After three albums of original songs, Coppin found a rich vein of material when he decided to set poems written by famous Gloucestershire authors to music. His first effort, The Roads Go Down, had been included on his first solo album. Coppin's first full album of Gloucestershire poems set to music, Forest and Vale and High Blue Hill, was premiered at the 1983 Cheltenham Literary Festival to much acclaim. Coppin has chosen poems from writers such as Ivor Gurney, F. W. Harvey, Eva Dobell, and Frank Mansell. Perhaps the most famous poet whose work Coppin has set to music is Laurie Lee and they even collaborated on the album Edge of Day.
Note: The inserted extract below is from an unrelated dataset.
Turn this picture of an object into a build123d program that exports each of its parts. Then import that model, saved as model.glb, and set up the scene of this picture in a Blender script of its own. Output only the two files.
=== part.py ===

Coppin's subsequent work has included completely original work as well as further albums based on the Gloucestershire theme. Most albums have at least one song where Coppin has taken lyrical content and added his musical interpretation.
Johnny's TV appearances include his own programme Song of Gloucestershire for the BBC, Stars in a Dark Night for Channel 4, and Music Writers on TV for HTV, while his radio work includes Kaleidoscope for Radio 4, West Country Christmas, the Arts Programme and Folk on Two for Radio 2, as well as many appearances on British local radio shows.
His music for theatre includes Songs on Lonely Roads (the story of composer/poet Ivor Gurney) with David Goodland, The Shrewsbury Theatre Guild's production of Arthur's Plough, as well as writing and directing the music for the Festival Players Theatre Company and their touring productions of Shakespeare which culminate in the Three Choirs Festival. He has edited two poetry anthologies: Forest & Vale & High Blue Hill and Between the Severn and the Wye - poems from the border counties of England and Wales. His third book was A Country Christmas, a collections of prose, poetry, carols, songs and folklore.
Coppin's BBC Radio Gloucestershire show, Folk Roots, was the fifth most listened to BBC Local Radio programme broadcast through the internet with over 5,000 people listening per week.
In 2008 he was elected as Honorary President of Glosfolk, the organisation that promotes traditional music in the county, for his services to folk music over many years.